When you’re employing a CX strategy, make sure to embed it into the very vision and mission of your institution. For the strategy to work, every department head and faculty must sing from the same hymn sheet.

Don’t oversell or create a strategy that’s artificially overdone. Again, we remind you that you’re dealing with a generation of consumers that don’t take well to being hoodwinked into believing something that isn’t immediately true. 

Open day
When it comes to CX, university teams must sing from the same hymn sheet.

If your admissions team is developing a personalised relationship with the families of student prospects and is able to attract these new potential recruits for a campus visit, it’s important that the same service is reflected in every other interaction between the same family and other parts of the university. 


RHB in an example said if the student development team takes an approach that encourages student independence, the clash of ideals would reflect poorly on the institution.

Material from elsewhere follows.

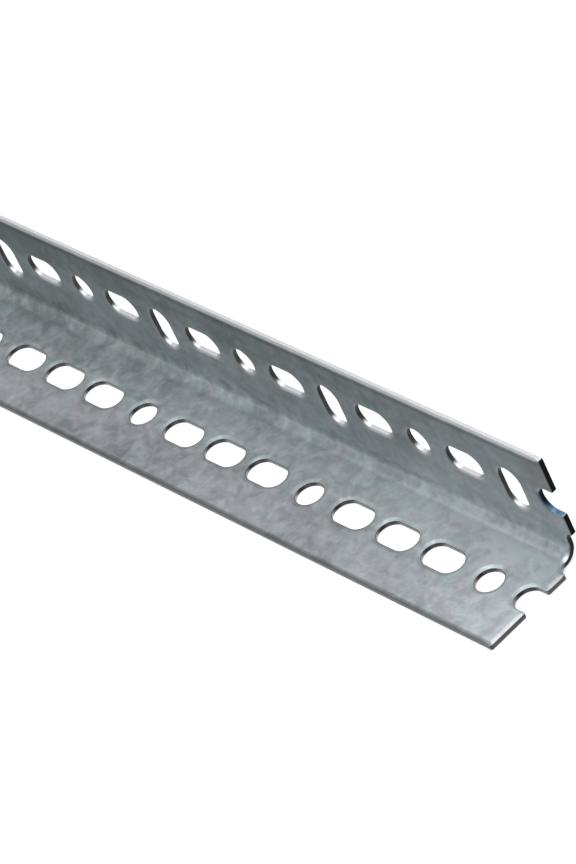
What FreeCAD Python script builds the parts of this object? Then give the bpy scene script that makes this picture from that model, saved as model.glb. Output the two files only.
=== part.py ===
# Slotted steel angle: one galvanised strip, punched along both edges, folded into a
# right-angle section and cut to length through the middle of a slot in each leg.
# Frame: X along the stock, the base leg flat on Z = 0, the upright leg at the back (+Y),
# origin at the middle of the length and of the base leg's width, on the underside.
import FreeCAD, Part
import os
from FreeCAD import Vector

# section
leg = 38.1                # outside width of each leg
thickness = 1.7           # galvanised strip
bend_inside = 3.6         # inside radius of the fold
toe_round = 0.3           # rounding of the four long arrises at the legs' free edges

# punching, repeated along both legs
pitch = 19.05             # from one hole position to the next
pitches = 32              # positions from one cut end to the other
hole = 8.73               # diameter of the round holes and width of the slots
slot = 14.7               # length of the slots over their round ends
base_row = 19.8           # heel to the centres of the base leg's holes
upright_row = 21.7        # heel to the centres of the upright leg's rounds and long slots
cross_row = 19.8          # heel to the centres of the upright leg's cross slots
base_pattern = ("slot", "round", "slot", "slot")
upright_pattern = ("slot", "cross", "slot", "round")

# relief punched across the fold where the stock is cut
relief_half = 3.5         # half of its width, so the depth left in each end
relief_base = 8.3         # how far it reaches from the heel along the base leg
relief_upright = 9.9      # and up the upright leg

length = pitch * pitches
heel = leg / 2            # Y of the upright leg's back face
bend_outside = bend_inside + thickness
over = 1.0                # how far a cutting tool runs past a face


# Both legs are described alike: u along the stock, v from the heel towards the toe,
# w from the outer face into the strip.
def on_base(u, v, w):
    return Vector(u, heel - v, w)


def on_upright(u, v, w):
    return Vector(u, heel - w, v)


def arc(centre, radius, start, middle, end):
    """Edge of a circle in the YZ plane through three directions from its centre."""
    points = []
    for y, z in (start, middle, end):
        size = (y * y + z * z) ** 0.5
        points.append(Vector(0, centre[0] + radius * y / size, centre[1] + radius * z / size))
    return Part.Arc(*points).toShape()


def section():
    """Closed outline of the folded strip, with its fold and its four rounded toe arrises."""
    toe, back, front = -heel, heel, heel - thickness
    r = toe_round
    corners = [
        arc((toe + r, r), r, (-1, 0), (-1, -1), (0, -1)),
        arc((back - bend_outside, bend_outside), bend_outside, (0, -1), (1, -1), (1, 0)),
        arc((back - r, leg - r), r, (1, 0), (1, 1), (0, 1)),
        arc((front + r, leg - r), r, (0, 1), (-1, 1), (-1, 0)),
        arc((front - bend_inside, thickness + bend_inside), bend_inside, (1, 0), (1, -1), (0, -1)),
        arc((toe + r, thickness - r), r, (0, 1), (-1, 1), (-1, 0)),
    ]
    edges = []
    for i, corner in enumerate(corners):
        following = corners[(i + 1) % len(corners)]
        edges += [corner, Part.makeLine(corner.lastVertex().Point, following.firstVertex().Point)]
    return Part.Face(Part.Wire(edges))


def strip():
    """The folded strip before any hole is in it."""
    face = section()
    face.translate(Vector(-length / 2, 0, 0))
    return face.extrude(Vector(length, 0, 0))


def obround(at, u, v, along_u, along_v, radius, depth):
    """Tool for a round-ended hole centred on (u, v), its end centres that far apart."""
    low = -over
    inward = at(0, 0, depth + over) - at(0, 0, low)
    if along_u == along_v == 0:
        return Part.makeCylinder(radius, inward.Length, at(u, v, low), inward)
    run = max(along_u, along_v) / 2
    du, dv = (1, 0) if along_u else (0, 1)

    def point(forward, side):
        return at(u + du * forward - dv * side, v + dv * forward + du * side, low)

    front, rear = (point(s * run, radius) for s in (1, -1))
    edges = [
        Part.Arc(front, point(run + radius, 0), point(run, -radius)).toShape(),
        Part.makeLine(point(run, -radius), point(-run, -radius)),
        Part.Arc(point(-run, -radius), point(-run - radius, 0), rear).toShape(),
        Part.makeLine(rear, front),
    ]
    return Part.Face(Part.Wire(edges)).extrude(inward)


def punches():
    """Tools for every hole; the first and the last position of each leg lie on the cut ends."""
    stretch = slot - hole
    runs = {"round": (0, 0), "slot": (stretch, 0), "cross": (0, stretch)}
    legs = ((on_base, base_pattern, base_row), (on_upright, upright_pattern, upright_row))
    tools = []
    for at, pattern, row in legs:
        for k in range(pitches + 1):
            kind = pattern[k % len(pattern)]
            v = cross_row if kind == "cross" else row
            tools.append(obround(at, length / 2 - k * pitch, v, *runs[kind], hole / 2, thickness))
    return tools


def reliefs():
    """Tools for the slots across the fold, each cut in half by an end of the stock."""
    tools = []
    for end in (-length / 2, length / 2):
        for at, reach in ((on_base, relief_base), (on_upright, relief_upright)):
            run = reach - relief_half + over
            tools.append(obround(at, end, run / 2 - over, 0, run, relief_half, bend_outside))
    return tools


angle = strip().cut(punches())
for tool in reliefs():
    angle = angle.cut(tool)
angle = angle.removeSplitter()
solids = angle.Solids
assert len(solids) == 1 and solids[0].isValid()

os.makedirs("parts", exist_ok=True)
solids[0].exportStep("parts/slotted_angle.step")
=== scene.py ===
"""Looks of the slotted angle: a finely rounded mesh of the punched and folded strip, its
galvanised finish, a pale floor, soft studio light and the camera."""

from collections import namedtuple
import math

import bpy
import numpy as np
from mathutils import Euler, Matrix, Vector
from mathutils.geometry import delaunay_2d_cdt


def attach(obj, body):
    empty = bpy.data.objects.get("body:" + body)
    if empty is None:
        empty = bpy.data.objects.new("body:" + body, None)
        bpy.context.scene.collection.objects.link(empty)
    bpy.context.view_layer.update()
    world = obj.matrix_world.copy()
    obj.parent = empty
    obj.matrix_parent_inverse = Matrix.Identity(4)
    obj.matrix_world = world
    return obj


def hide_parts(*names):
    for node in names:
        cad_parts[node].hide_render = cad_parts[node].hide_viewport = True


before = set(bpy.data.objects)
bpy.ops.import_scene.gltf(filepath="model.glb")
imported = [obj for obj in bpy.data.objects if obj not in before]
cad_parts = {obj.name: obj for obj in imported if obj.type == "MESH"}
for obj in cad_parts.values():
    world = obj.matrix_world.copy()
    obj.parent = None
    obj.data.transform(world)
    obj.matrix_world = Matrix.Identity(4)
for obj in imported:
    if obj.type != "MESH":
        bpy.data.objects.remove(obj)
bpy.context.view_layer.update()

MM = 0.001
QUARTER = math.pi / 2              # of a turn

# Sizes, in mm, as in the CAD
LEG = 38.1
THICKNESS = 1.7
BEND_INSIDE = 3.6
BEND_OUTSIDE = BEND_INSIDE + THICKNESS
PITCH = 19.05
PITCHES = 32
HOLE_R = 8.73 / 2
STRETCH = 14.7 - 8.73              # between the end centres of a slot
BASE_ROW, UPRIGHT_ROW, CROSS_ROW = 19.8, 21.7, 19.8
BASE_PATTERN = ("slot", "round", "slot", "slot")
UPRIGHT_PATTERN = ("slot", "cross", "slot", "round")
RELIEF_R = 3.5
RELIEF_BASE, RELIEF_UPRIGHT = 8.3, 9.9
END = PITCH * PITCHES / 2
HEEL = LEG / 2

# The strip is laid out flat as (x, s, w): s runs across it, 0 where the fold starts in the
# base leg and BEND where it ends in the upright, and w goes in from the outer face.
BEND = (BEND_INSIDE + THICKNESS / 2) * QUARTER
BASE_TOE = BEND_OUTSIDE - LEG
UPRIGHT_TOE = BEND + LEG - BEND_OUTSIDE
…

“You can see that the difference of these two mindsets may create a tension that is felt by the consumer. The gap between the high-touch service of admissions and the low-touch service of student development may create an expectation that will not be realised once a student enrolls.  

“Should admissions minimise their efforts or should other offices on campus raise their standards for student experience? That’s a tough question and one that only you and your colleagues can determine. For the sake of your customers, you all need to be on the same page.”

Make improvements

Experiences stick. And that includes even the terrible ones. What does help, however, is when you’re able to take stock of your errors and make improvements later on.

As you evaluate your CX, it’s important to always ask how you can continue to improve your offering. To do that, go back again to your student customers and ask: what do you remember the most out of your experience with us? What could we do to make this even better?

The only way to know you’ve done something well is by measuring customer, or student, satisfaction rates. More importantly, your customers’ insight will provide you with the added impetus to do better, ultimately raising your institution’s profile in the higher education landscape.

When students know you care about their experience and want to do something about it, a bad experience can be turned into a good one. They might also be more charitable when providing feedback on annual third-party student surveys, helping burnish your institution’s credentials in the global marketplace and boosting your rankings score.